I. Le régime du désistement d’appel en cours de délibéré

A. Révocation de l’ordonnance de clôture et recevabilité des conclusions de désistement

La cour admet la recevabilité d’écritures postérieures à la clôture lorsque survient un acte mettant fin à l’instance, ce que consacre la formule: « Qu’il convient de révoquer l’ordonnance de clôture du 10 avril 2025 pour permettre d’inclure aux débats les conclusions postérieures de désistement réciproque des parties ». La révocation de la clôture, exceptionnelle, répond ici à une cause sérieuse née après l’ordonnance, liée à un accord transactionnel et à des désistements concordants.

Le visa combiné des articles 384, 385, 400 et s. du Code de procédure civile éclaire la démarche. Le premier texte organise l’extinction de l’instance, le second son effet de dessaisissement, tandis que le troisième et suivants régissent le désistement d’appel et ses modalités d’acceptation. La solution garantit l’efficacité des actes mettant fin au litige, sans sacrifier le contradictoire puisque chaque partie a conclu sur le désistement.

En pratique, l’office du juge d’appel consiste à reconfigurer utilement le cadre procédural lorsque les conclusions tardives ne visent pas à débattre du fond mais à entériner l’abandon de la voie de recours. La révocation de l’ordonnance de clôture devient l’instrument nécessaire d’une justice d’accompagnement des accords.

B. Acceptation des intimés et dissolution procédurale de l’instance d’appel

Le désistement d’appel produit effet lorsqu’il a été accepté par l’adversaire, spécialement en présence d’un appel incident. L’arrêt en prend acte en des termes clairs: « Constate le désistement réciproque des parties des appels interjetés les 19 avril et 21 octobre 2021 ». L’acceptation ici est pure et simple; elle s’accompagne de la renonciation à l’appel incident, ce qui purifie le litige de toute contestation pendante.

L’effet immédiat est l’extinction des instances et le dessaisissement corrélatif de la juridiction d’appel, conformément à l’économie des articles 384 et 385. La cour le décide expressément: « Prononce en conséquence l’extinction des instances ouvertes sous les numéros de RG 21/2430 et 21/6621 ». Le renvoi « à l’exécution de leur accord » situe utilement la suite: l’instance s’éteint, la solution relève désormais de l’engagement contractuel des parties, hors du prétoire.

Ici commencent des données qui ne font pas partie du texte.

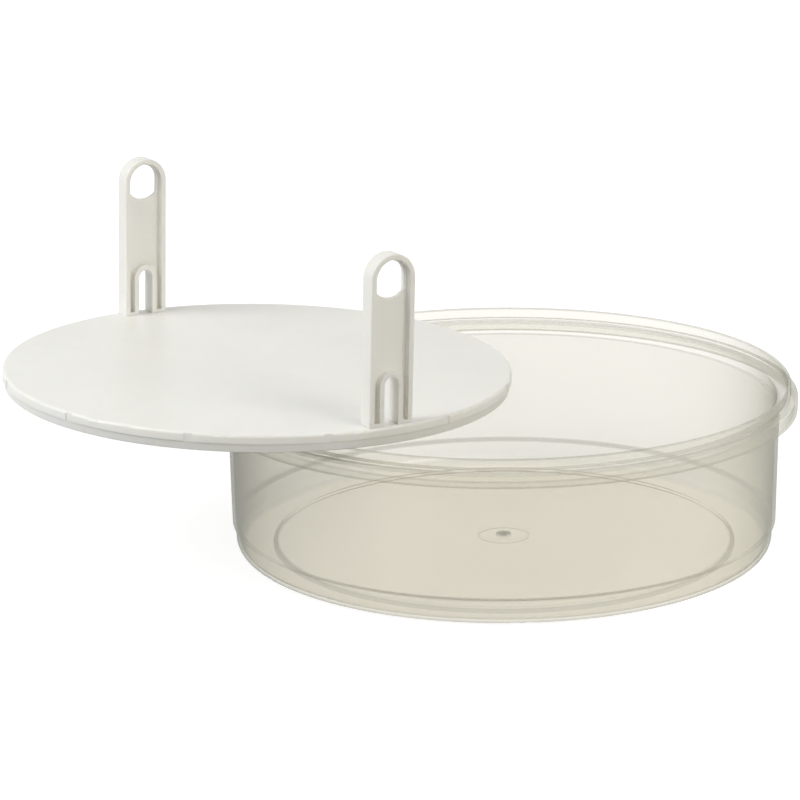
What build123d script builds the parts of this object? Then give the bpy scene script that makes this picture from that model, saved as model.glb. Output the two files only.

La charge des dépens suit le retrait de la voie de recours, selon une logique d’imputation à l’auteur de l’appel, sauf meilleur accord. La solution respecte ainsi l’équilibre entre liberté de se désister et responsabilité procédurale, tout en ménageant l’autonomie des parties pour convenir d’un aménagement.

II. Valeur et portée de la solution retenue

A. Promotion de la transaction et économie de procédure

L’arrêt illustre une politique juridictionnelle favorable au règlement amiable des différends en phase avancée. La décision fait une place aux conséquences procédurales d’un protocole en cours de délibéré, sans rigidité formaliste, pourvu que l’acceptation soit non équivoque. La phrase: « Renvoie les parties à l’exécution de leur accord » consacre cette articulation apaisée entre justice et transaction.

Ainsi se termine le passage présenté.